Work required
Reproduce the data in its entirety, exactly as supplied.

Raw data
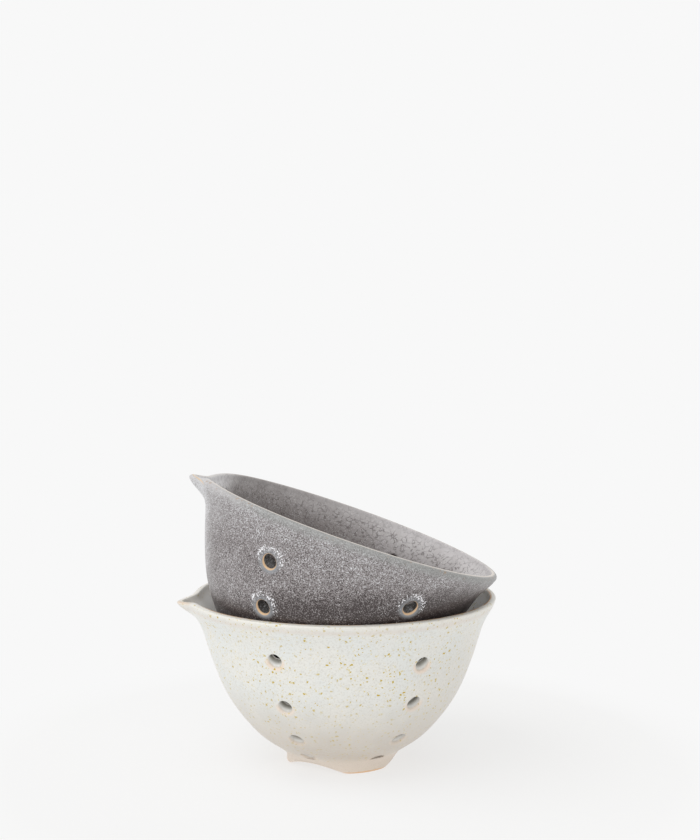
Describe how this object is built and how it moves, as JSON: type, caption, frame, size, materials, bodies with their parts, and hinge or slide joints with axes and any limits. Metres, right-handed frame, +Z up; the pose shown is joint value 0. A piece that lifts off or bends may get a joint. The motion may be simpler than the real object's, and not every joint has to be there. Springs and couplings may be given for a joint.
{
  "type": "berry colander bowl",
  "caption": "Nested pair of round stoneware berry colanders with flared lips, small pouring spouts, columns of drain holes and low arched feet, the upper bowl leaning in the lower.",
  "frame": {"origin": "centre of the lower bowl's foot ring, on the table that it stands on", "axes": "+Z up along the lower bowl's axis; -Y is the front, the side the picture shows; +X is to the right, the side that the upper bowl leans to; both spouts point to -X"},
  "size_m": [0.1504, 0.1545, 0.1378],
  "materials": {
    "cream_speckled_glaze": "satin warm white glaze with small ochre specks",
    "cream_foot_clay": "thinly glazed beige clay, bare tan along the bottom edge",
    "grey_mottled_glaze": "satin grey glaze with fine light and dark mottling",
    "grey_foot_clay": "thinly glazed grey-brown clay, bare tan along the bottom edge"
  },
  "bodies": {
    "lower_colander": {"lower_bowl": "cream_speckled_glaze", "lower_foot_front": "cream_foot_clay", "lower_foot_left": "cream_foot_clay", "lower_foot_rear": "cream_foot_clay"},
    "upper_colander": {"upper_bowl": "grey_mottled_glaze", "upper_foot_front": "grey_foot_clay", "upper_foot_left": "grey_foot_clay", "upper_foot_rear": "grey_foot_clay"}
  },
  "joints": [
    {"name": "upper_colander_lift", "type": "slide", "parent": "lower_colander", "child": "upper_colander", "axis": [0, 0, 1], "range_m": [0, 0.09]}
  ]
}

Complete response
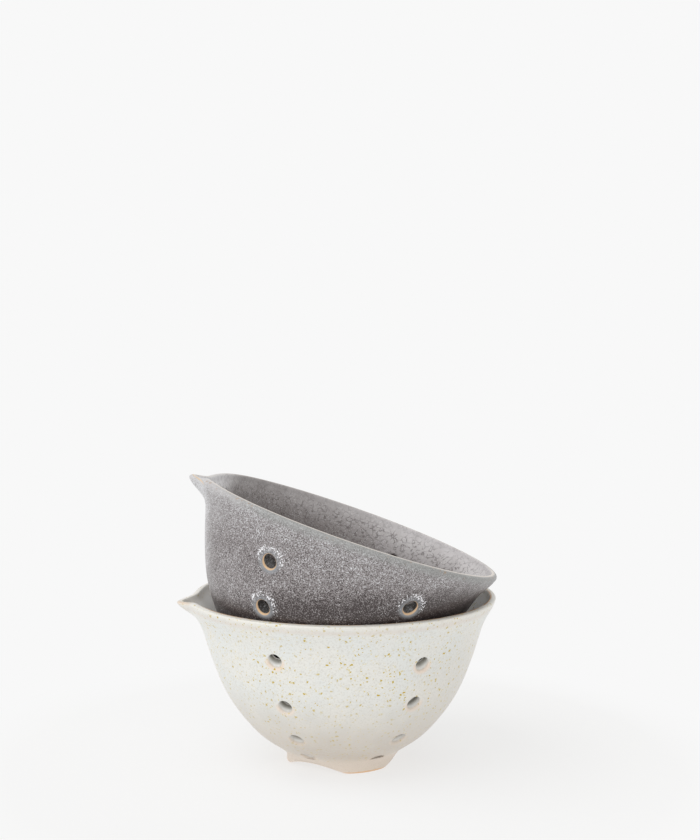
Describe how this object is built and how it moves, as JSON: type, caption, frame, size, materials, bodies with their parts, and hinge or slide joints with axes and any limits. Metres, right-handed frame, +Z up; the pose shown is joint value 0. A piece that lifts off or bends may get a joint. The motion may be simpler than the real object's, and not every joint has to be there. Springs and couplings may be given for a joint.
{
  "type": "berry colander bowl",
  "caption": "Nested pair of round stoneware berry colanders with flared lips, small pouring spouts, columns of drain holes and low arched feet, the upper bowl leaning in the lower.",
  "frame": {"origin": "centre of the lower bowl's foot ring, on the table that it stands on", "axes": "+Z up along the lower bowl's axis; -Y is the front, the side the picture shows; +X is to the right, the side that the upper bowl leans to; both spouts point to -X"},
  "size_m": [0.1504, 0.1545, 0.1378],
  "materials": {
    "cream_speckled_glaze": "satin warm white glaze with small ochre specks",
    "cream_foot_clay": "thinly glazed beige clay, bare tan along the bottom edge",
    "grey_mottled_glaze": "satin grey glaze with fine light and dark mottling",
    "grey_foot_clay": "thinly glazed grey-brown clay, bare tan along the bottom edge"
  },
  "bodies": {
    "lower_colander": {"lower_bowl": "cream_speckled_glaze", "lower_foot_front": "cream_foot_clay", "lower_foot_left": "cream_foot_clay", "lower_foot_rear": "cream_foot_clay"},
    "upper_colander": {"upper_bowl": "grey_mottled_glaze", "upper_foot_front": "grey_foot_clay", "upper_foot_left": "grey_foot_clay", "upper_foot_rear": "grey_foot_clay"}
  },
  "joints": [
    {"name": "upper_colander_lift", "type": "slide", "parent": "lower_colander", "child": "upper_colander", "axis": [0, 0, 1], "range_m": [0, 0.09]}
  ]
}